▶ _INSTRUCTIONS FOR THE TASK_: Restate, word for word, every line of the data.

▶ _INFORMATION SUPPLIED_:
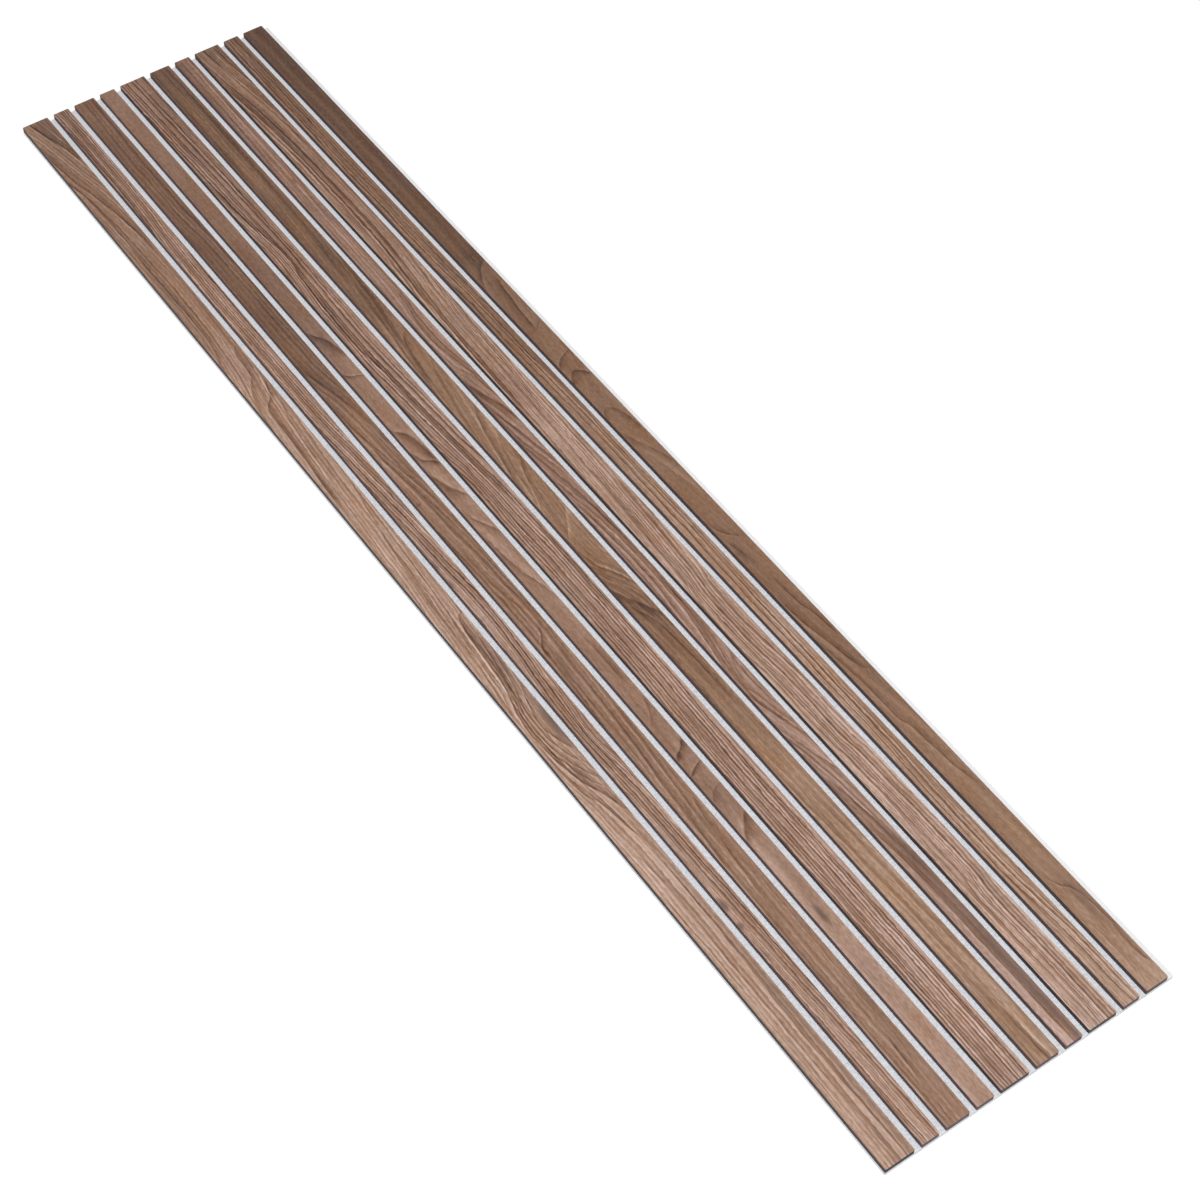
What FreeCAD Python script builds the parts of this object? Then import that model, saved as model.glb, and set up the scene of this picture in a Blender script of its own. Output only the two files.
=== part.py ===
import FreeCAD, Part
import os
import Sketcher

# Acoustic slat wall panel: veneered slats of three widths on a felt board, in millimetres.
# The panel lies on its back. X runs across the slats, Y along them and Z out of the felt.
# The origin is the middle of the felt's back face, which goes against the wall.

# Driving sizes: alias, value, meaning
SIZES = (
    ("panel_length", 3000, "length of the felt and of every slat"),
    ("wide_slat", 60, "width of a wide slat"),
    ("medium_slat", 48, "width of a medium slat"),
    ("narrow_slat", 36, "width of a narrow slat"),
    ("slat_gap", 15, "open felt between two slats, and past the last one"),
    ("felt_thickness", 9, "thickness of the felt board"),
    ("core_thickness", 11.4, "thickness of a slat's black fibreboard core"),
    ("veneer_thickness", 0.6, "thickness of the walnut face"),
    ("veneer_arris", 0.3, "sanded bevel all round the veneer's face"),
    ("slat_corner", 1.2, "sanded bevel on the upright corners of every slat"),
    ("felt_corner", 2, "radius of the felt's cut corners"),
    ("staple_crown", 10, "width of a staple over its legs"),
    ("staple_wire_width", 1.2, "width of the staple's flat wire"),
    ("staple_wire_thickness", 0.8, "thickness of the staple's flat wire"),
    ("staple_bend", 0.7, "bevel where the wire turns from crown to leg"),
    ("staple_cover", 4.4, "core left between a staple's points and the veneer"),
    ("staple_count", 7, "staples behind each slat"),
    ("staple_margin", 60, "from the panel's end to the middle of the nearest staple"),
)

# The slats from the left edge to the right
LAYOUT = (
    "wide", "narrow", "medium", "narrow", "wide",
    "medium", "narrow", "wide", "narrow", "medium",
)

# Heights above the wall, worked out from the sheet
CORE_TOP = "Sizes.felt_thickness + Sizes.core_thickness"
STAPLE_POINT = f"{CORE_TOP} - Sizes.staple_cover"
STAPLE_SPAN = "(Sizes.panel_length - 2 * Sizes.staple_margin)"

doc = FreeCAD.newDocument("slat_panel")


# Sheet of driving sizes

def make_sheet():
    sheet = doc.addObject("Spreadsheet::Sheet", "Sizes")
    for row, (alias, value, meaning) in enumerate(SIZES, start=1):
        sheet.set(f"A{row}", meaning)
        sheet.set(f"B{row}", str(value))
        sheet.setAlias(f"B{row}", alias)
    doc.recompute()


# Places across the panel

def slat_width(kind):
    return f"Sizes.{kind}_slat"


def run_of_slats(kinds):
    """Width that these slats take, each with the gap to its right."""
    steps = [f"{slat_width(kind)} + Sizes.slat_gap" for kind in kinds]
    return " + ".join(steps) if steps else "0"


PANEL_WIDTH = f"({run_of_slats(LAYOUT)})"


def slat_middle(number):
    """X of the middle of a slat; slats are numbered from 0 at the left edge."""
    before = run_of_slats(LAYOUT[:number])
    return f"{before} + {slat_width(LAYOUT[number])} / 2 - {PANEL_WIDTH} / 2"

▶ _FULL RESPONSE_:
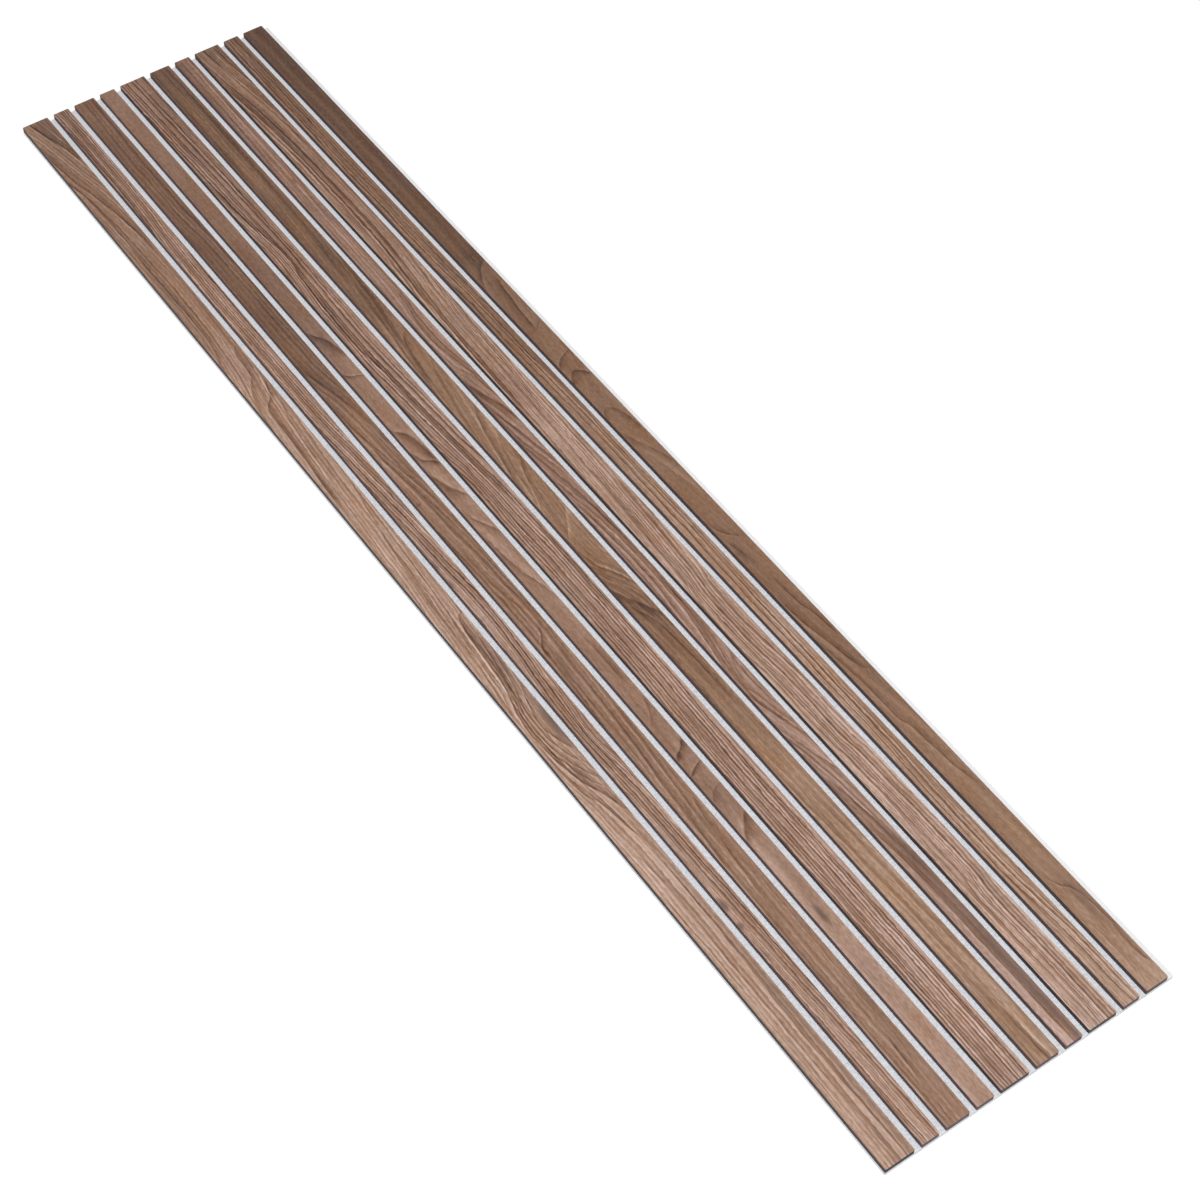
What FreeCAD Python script builds the parts of this object? Then import that model, saved as model.glb, and set up the scene of this picture in a Blender script of its own. Output only the two files.
=== part.py ===
import FreeCAD, Part
import os
import Sketcher

# Acoustic slat wall panel: veneered slats of three widths on a felt board, in millimetres.
# The panel lies on its back. X runs across the slats, Y along them and Z out of the felt.
# The origin is the middle of the felt's back face, which goes against the wall.

# Driving sizes: alias, value, meaning
SIZES = (
    ("panel_length", 3000, "length of the felt and of every slat"),
    ("wide_slat", 60, "width of a wide slat"),
    ("medium_slat", 48, "width of a medium slat"),
    ("narrow_slat", 36, "width of a narrow slat"),
    ("slat_gap", 15, "open felt between two slats, and past the last one"),
    ("felt_thickness", 9, "thickness of the felt board"),
    ("core_thickness", 11.4, "thickness of a slat's black fibreboard core"),
    ("veneer_thickness", 0.6, "thickness of the walnut face"),
    ("veneer_arris", 0.3, "sanded bevel all round the veneer's face"),
    ("slat_corner", 1.2, "sanded bevel on the upright corners of every slat"),
    ("felt_corner", 2, "radius of the felt's cut corners"),
    ("staple_crown", 10, "width of a staple over its legs"),
    ("staple_wire_width", 1.2, "width of the staple's flat wire"),
    ("staple_wire_thickness", 0.8, "thickness of the staple's flat wire"),
    ("staple_bend", 0.7, "bevel where the wire turns from crown to leg"),
    ("staple_cover", 4.4, "core left between a staple's points and the veneer"),
    ("staple_count", 7, "staples behind each slat"),
    ("staple_margin", 60, "from the panel's end to the middle of the nearest staple"),
)

# The slats from the left edge to the right
LAYOUT = (
    "wide", "narrow", "medium", "narrow", "wide",
    "medium", "narrow", "wide", "narrow", "medium",
)

# Heights above the wall, worked out from the sheet
CORE_TOP = "Sizes.felt_thickness + Sizes.core_thickness"
STAPLE_POINT = f"{CORE_TOP} - Sizes.staple_cover"
STAPLE_SPAN = "(Sizes.panel_length - 2 * Sizes.staple_margin)"

doc = FreeCAD.newDocument("slat_panel")


# Sheet of driving sizes

def make_sheet():
    sheet = doc.addObject("Spreadsheet::Sheet", "Sizes")
    for row, (alias, value, meaning) in enumerate(SIZES, start=1):
        sheet.set(f"A{row}", meaning)
        sheet.set(f"B{row}", str(value))
        sheet.setAlias(f"B{row}", alias)
    doc.recompute()


# Places across the panel

def slat_width(kind):
    return f"Sizes.{kind}_slat"


def run_of_slats(kinds):
    """Width that these slats take, each with the gap to its right."""
    steps = [f"{slat_width(kind)} + Sizes.slat_gap" for kind in kinds]
    return " + ".join(steps) if steps else "0"


PANEL_WIDTH = f"({run_of_slats(LAYOUT)})"


def slat_middle(number):
    """X of the middle of a slat; slats are numbered from 0 at the left edge."""
    before = run_of_slats(LAYOUT[:number])
    return f"{before} + {slat_width(LAYOUT[number])} / 2 - {PANEL_WIDTH} / 2"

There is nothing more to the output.